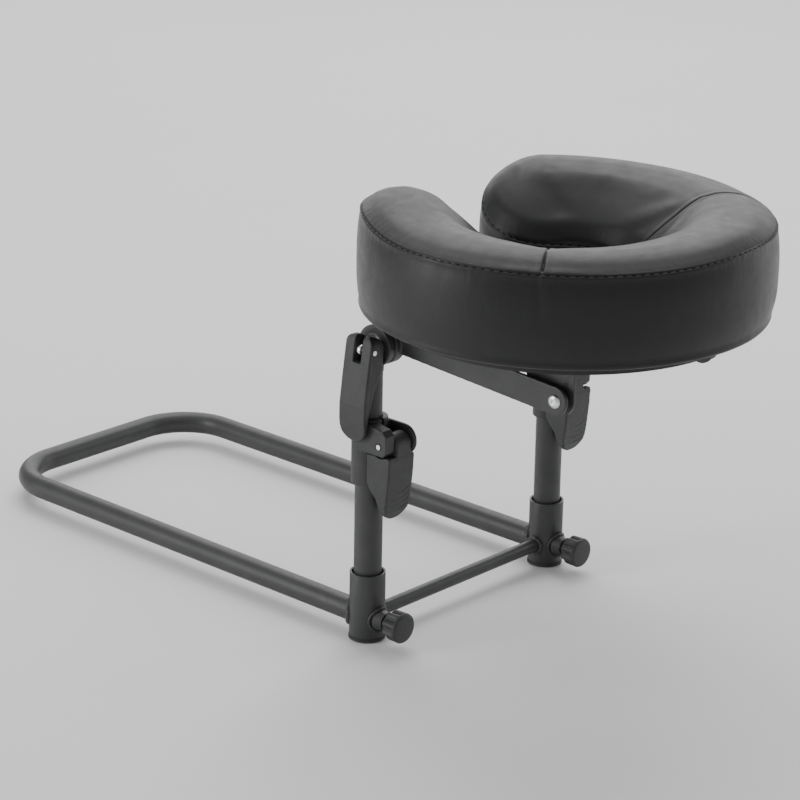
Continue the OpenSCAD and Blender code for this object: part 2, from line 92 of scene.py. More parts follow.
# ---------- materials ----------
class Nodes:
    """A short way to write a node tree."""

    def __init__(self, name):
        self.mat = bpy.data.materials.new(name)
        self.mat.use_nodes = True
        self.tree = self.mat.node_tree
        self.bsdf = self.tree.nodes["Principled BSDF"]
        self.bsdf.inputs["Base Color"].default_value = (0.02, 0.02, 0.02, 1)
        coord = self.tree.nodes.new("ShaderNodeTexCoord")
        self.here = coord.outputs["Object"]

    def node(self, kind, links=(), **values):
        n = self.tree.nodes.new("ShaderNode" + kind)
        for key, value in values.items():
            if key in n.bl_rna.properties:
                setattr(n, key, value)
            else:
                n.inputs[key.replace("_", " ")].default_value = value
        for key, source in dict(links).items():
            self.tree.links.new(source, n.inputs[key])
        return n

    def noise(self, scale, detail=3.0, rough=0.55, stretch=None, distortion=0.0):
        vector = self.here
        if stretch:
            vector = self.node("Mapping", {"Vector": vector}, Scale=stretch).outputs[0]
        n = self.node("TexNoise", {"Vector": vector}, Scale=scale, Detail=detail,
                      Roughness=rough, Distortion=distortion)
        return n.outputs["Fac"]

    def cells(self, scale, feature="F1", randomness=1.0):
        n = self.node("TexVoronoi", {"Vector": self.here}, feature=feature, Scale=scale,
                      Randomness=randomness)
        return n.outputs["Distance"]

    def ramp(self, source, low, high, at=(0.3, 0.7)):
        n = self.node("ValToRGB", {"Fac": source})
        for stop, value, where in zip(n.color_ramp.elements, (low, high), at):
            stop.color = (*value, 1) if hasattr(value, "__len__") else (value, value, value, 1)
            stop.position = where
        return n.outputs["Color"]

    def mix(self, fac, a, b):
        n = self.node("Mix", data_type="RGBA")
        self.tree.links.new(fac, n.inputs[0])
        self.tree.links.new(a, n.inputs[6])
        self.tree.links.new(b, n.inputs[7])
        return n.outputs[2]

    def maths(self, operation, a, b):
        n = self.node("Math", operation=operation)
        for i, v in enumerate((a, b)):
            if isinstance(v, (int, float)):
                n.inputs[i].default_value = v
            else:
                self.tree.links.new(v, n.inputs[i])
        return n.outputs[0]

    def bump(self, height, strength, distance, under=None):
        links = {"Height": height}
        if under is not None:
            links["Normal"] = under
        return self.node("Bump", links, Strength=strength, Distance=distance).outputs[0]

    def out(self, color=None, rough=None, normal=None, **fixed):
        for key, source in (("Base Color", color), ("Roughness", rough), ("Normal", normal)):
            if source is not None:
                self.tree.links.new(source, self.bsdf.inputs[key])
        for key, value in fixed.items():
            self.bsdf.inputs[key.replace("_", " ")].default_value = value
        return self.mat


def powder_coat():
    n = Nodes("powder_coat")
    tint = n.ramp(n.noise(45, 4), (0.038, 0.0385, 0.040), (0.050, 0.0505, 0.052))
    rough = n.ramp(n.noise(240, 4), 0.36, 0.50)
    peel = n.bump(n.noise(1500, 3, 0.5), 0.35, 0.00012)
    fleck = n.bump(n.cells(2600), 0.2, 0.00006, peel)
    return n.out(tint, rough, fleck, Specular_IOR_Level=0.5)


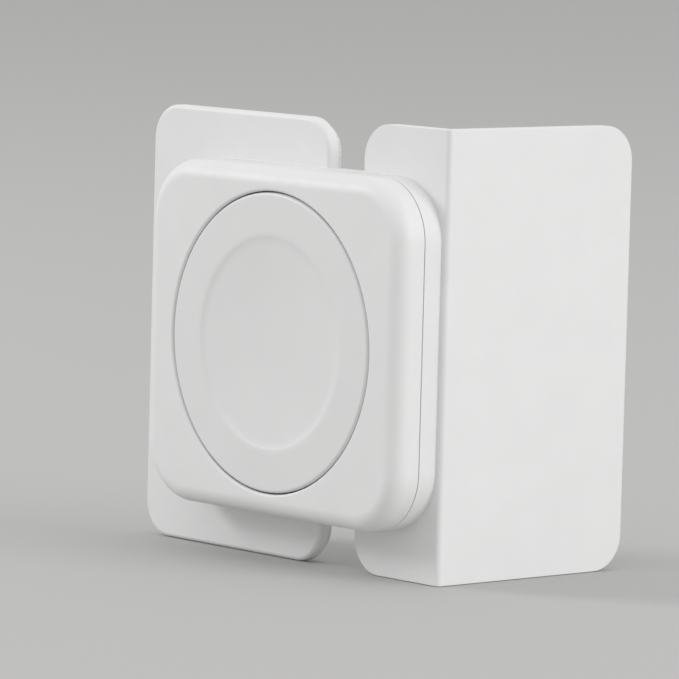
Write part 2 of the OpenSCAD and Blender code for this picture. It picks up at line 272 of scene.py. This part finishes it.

________________________

> Written request
Word for word, quote all of the data above.

> Task solution
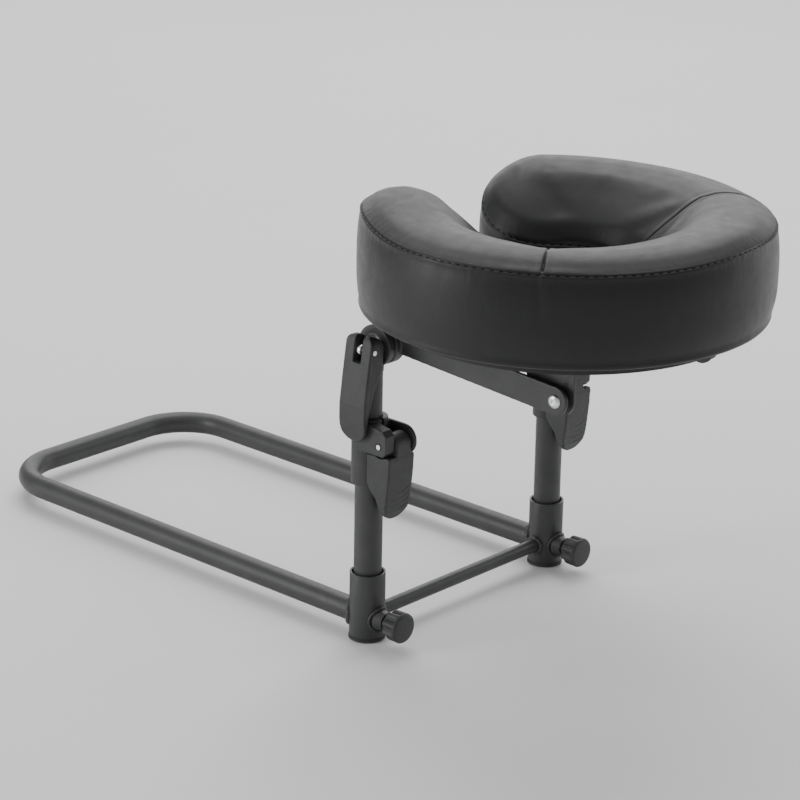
Continue the OpenSCAD and Blender code for this object: part 2, from line 92 of scene.py. More parts follow.
# ---------- materials ----------
class Nodes:
    """A short way to write a node tree."""

    def __init__(self, name):
        self.mat = bpy.data.materials.new(name)
        self.mat.use_nodes = True
        self.tree = self.mat.node_tree
        self.bsdf = self.tree.nodes["Principled BSDF"]
        self.bsdf.inputs["Base Color"].default_value = (0.02, 0.02, 0.02, 1)
        coord = self.tree.nodes.new("ShaderNodeTexCoord")
        self.here = coord.outputs["Object"]

    def node(self, kind, links=(), **values):
        n = self.tree.nodes.new("ShaderNode" + kind)
        for key, value in values.items():
            if key in n.bl_rna.properties:
                setattr(n, key, value)
            else:
                n.inputs[key.replace("_", " ")].default_value = value
        for key, source in dict(links).items():
            self.tree.links.new(source, n.inputs[key])
        return n

    def noise(self, scale, detail=3.0, rough=0.55, stretch=None, distortion=0.0):
        vector = self.here
        if stretch:
            vector = self.node("Mapping", {"Vector": vector}, Scale=stretch).outputs[0]
        n = self.node("TexNoise", {"Vector": vector}, Scale=scale, Detail=detail,
                      Roughness=rough, Distortion=distortion)
        return n.outputs["Fac"]

    def cells(self, scale, feature="F1", randomness=1.0):
        n = self.node("TexVoronoi", {"Vector": self.here}, feature=feature, Scale=scale,
                      Randomness=randomness)
        return n.outputs["Distance"]

    def ramp(self, source, low, high, at=(0.3, 0.7)):
        n = self.node("ValToRGB", {"Fac": source})
        for stop, value, where in zip(n.color_ramp.elements, (low, high), at):
            stop.color = (*value, 1) if hasattr(value, "__len__") else (value, value, value, 1)
            stop.position = where
        return n.outputs["Color"]

    def mix(self, fac, a, b):
        n = self.node("Mix", data_type="RGBA")
        self.tree.links.new(fac, n.inputs[0])
        self.tree.links.new(a, n.inputs[6])
        self.tree.links.new(b, n.inputs[7])
        return n.outputs[2]

    def maths(self, operation, a, b):
        n = self.node("Math", operation=operation)
        for i, v in enumerate((a, b)):
            if isinstance(v, (int, float)):
                n.inputs[i].default_value = v
            else:
                self.tree.links.new(v, n.inputs[i])
        return n.outputs[0]

    def bump(self, height, strength, distance, under=None):
        links = {"Height": height}
        if under is not None:
            links["Normal"] = under
        return self.node("Bump", links, Strength=strength, Distance=distance).outputs[0]

    def out(self, color=None, rough=None, normal=None, **fixed):
        for key, source in (("Base Color", color), ("Roughness", rough), ("Normal", normal)):
            if source is not None:
                self.tree.links.new(source, self.bsdf.inputs[key])
        for key, value in fixed.items():
            self.bsdf.inputs[key.replace("_", " ")].default_value = value
        return self.mat


def powder_coat():
    n = Nodes("powder_coat")
    tint = n.ramp(n.noise(45, 4), (0.038, 0.0385, 0.040), (0.050, 0.0505, 0.052))
    rough = n.ramp(n.noise(240, 4), 0.36, 0.50)
    peel = n.bump(n.noise(1500, 3, 0.5), 0.35, 0.00012)
    fleck = n.bump(n.cells(2600), 0.2, 0.00006, peel)
    return n.out(tint, rough, fleck, Specular_IOR_Level=0.5)


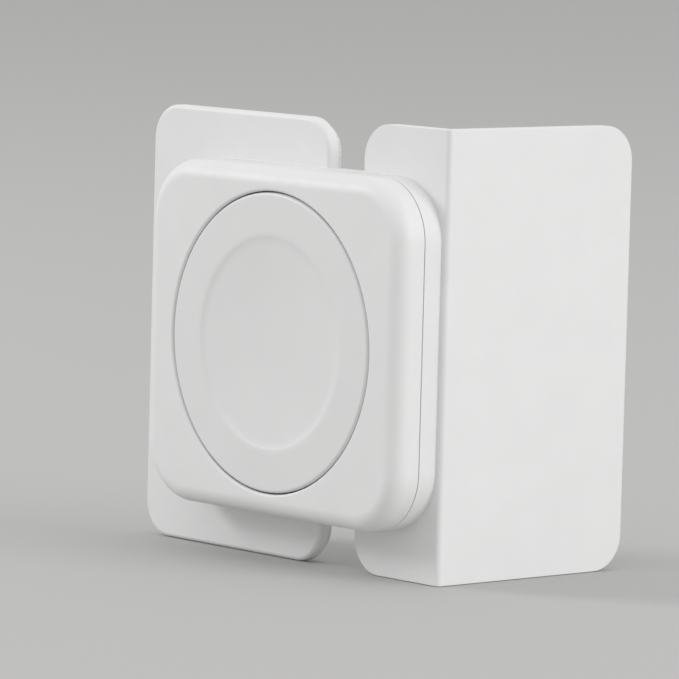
Write part 2 of the OpenSCAD and Blender code for this picture. It picks up at line 272 of scene.py. This part finishes it.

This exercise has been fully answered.